BEGIN

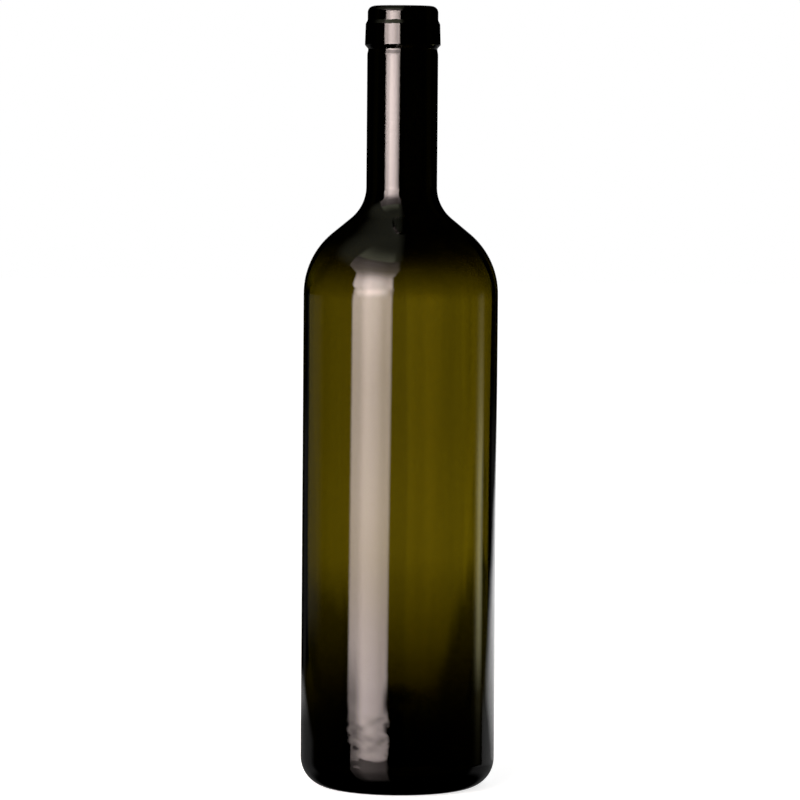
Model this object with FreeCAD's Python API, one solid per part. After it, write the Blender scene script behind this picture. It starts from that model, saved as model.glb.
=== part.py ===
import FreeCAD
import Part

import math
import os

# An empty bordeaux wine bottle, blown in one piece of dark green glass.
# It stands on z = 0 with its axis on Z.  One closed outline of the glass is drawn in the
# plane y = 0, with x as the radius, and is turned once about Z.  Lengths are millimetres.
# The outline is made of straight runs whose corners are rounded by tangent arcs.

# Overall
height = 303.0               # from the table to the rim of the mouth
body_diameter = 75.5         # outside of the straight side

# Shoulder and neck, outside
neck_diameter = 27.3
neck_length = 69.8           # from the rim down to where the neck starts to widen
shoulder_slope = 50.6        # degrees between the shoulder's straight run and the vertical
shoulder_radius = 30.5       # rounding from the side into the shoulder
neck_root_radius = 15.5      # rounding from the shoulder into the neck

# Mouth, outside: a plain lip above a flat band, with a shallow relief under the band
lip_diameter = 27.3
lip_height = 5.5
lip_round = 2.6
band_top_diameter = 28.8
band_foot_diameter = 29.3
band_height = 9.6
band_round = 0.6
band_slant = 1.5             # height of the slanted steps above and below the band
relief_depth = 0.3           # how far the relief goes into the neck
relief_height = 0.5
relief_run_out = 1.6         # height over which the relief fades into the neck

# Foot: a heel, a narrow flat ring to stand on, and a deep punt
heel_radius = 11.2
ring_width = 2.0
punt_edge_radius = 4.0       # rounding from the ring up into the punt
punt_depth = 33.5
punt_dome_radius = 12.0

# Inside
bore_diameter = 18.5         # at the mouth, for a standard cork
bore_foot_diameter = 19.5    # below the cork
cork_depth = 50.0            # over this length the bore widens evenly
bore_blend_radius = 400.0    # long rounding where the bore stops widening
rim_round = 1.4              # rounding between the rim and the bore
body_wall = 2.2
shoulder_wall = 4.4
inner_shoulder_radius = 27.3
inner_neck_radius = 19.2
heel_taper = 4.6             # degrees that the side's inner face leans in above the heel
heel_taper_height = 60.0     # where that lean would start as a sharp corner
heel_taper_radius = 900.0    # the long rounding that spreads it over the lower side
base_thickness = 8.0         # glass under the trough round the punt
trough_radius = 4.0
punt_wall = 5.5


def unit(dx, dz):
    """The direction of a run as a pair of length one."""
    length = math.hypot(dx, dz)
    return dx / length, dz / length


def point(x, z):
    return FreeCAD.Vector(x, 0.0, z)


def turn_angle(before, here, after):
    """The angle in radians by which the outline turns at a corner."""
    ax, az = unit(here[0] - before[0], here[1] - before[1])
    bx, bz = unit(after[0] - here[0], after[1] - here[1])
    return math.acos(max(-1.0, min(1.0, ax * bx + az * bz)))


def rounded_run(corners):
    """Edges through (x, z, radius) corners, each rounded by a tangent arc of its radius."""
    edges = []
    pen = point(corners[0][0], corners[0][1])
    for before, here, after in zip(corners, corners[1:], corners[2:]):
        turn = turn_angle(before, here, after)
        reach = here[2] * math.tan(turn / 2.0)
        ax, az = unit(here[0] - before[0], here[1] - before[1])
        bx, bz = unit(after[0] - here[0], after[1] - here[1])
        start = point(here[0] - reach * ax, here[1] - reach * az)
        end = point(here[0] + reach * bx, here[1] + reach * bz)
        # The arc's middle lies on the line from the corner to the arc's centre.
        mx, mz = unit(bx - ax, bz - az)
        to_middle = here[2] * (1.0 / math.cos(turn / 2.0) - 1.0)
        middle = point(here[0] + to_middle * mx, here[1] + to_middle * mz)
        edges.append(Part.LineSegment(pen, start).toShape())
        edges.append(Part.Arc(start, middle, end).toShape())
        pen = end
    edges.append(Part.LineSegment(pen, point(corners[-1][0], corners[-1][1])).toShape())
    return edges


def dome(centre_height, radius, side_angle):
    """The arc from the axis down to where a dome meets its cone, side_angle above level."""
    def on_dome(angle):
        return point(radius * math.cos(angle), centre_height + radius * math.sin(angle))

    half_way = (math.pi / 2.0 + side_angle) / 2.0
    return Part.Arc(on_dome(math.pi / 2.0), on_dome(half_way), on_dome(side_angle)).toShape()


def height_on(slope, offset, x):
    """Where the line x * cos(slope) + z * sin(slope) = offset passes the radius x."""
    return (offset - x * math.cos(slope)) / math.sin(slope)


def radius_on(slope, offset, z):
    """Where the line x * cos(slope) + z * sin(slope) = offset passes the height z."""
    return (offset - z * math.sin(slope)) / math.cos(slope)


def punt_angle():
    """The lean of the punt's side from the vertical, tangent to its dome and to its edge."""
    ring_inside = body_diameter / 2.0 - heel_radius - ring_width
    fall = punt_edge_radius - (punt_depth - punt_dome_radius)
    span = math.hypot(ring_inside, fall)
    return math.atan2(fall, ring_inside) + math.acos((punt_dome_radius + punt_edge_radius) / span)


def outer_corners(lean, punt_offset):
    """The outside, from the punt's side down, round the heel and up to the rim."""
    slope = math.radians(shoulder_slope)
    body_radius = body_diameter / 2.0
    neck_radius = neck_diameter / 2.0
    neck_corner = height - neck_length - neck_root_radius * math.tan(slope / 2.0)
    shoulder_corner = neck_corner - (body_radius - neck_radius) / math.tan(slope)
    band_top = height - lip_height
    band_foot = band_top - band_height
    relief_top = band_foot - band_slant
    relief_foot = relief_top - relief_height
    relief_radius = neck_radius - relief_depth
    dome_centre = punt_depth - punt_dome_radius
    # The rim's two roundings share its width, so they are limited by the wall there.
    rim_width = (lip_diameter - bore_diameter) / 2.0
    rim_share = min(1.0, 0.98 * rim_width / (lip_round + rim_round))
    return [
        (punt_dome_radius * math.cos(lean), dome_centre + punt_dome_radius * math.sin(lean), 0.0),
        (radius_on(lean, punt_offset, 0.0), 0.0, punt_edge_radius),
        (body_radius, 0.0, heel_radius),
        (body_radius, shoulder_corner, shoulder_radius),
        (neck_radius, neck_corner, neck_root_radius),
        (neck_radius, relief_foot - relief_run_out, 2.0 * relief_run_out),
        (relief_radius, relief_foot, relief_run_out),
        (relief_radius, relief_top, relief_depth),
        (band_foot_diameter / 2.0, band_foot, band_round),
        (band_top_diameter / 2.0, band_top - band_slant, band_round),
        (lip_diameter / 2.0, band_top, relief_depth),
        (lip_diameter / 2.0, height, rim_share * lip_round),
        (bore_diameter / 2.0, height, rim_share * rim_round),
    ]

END

EXERCISE OBJECTIVE:
Emit, unaltered, the lines from the top of the listing down through the line that holds "neck_root_radius = 15.5"; emit nothing else.

COMPLETED TASK:
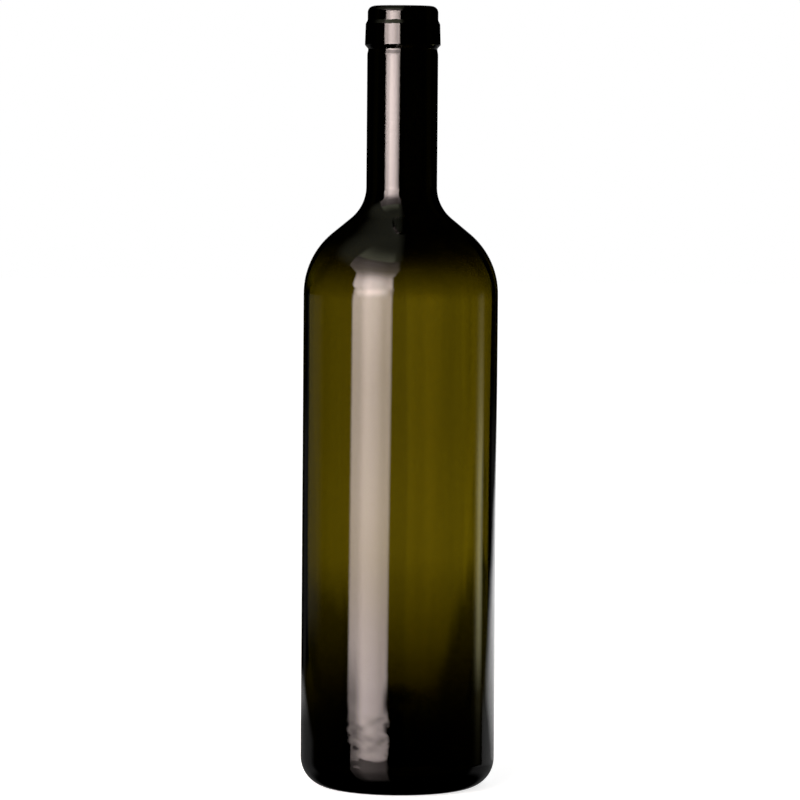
Model this object with FreeCAD's Python API, one solid per part. After it, write the Blender scene script behind this picture. It starts from that model, saved as model.glb.
=== part.py ===
import FreeCAD
import Part

import math
import os

# An empty bordeaux wine bottle, blown in one piece of dark green glass.
# It stands on z = 0 with its axis on Z.  One closed outline of the glass is drawn in the
# plane y = 0, with x as the radius, and is turned once about Z.  Lengths are millimetres.
# The outline is made of straight runs whose corners are rounded by tangent arcs.

# Overall
height = 303.0               # from the table to the rim of the mouth
body_diameter = 75.5         # outside of the straight side

# Shoulder and neck, outside
neck_diameter = 27.3
neck_length = 69.8           # from the rim down to where the neck starts to widen
shoulder_slope = 50.6        # degrees between the shoulder's straight run and the vertical
shoulder_radius = 30.5       # rounding from the side into the shoulder
neck_root_radius = 15.5      # rounding from the shoulder into the neck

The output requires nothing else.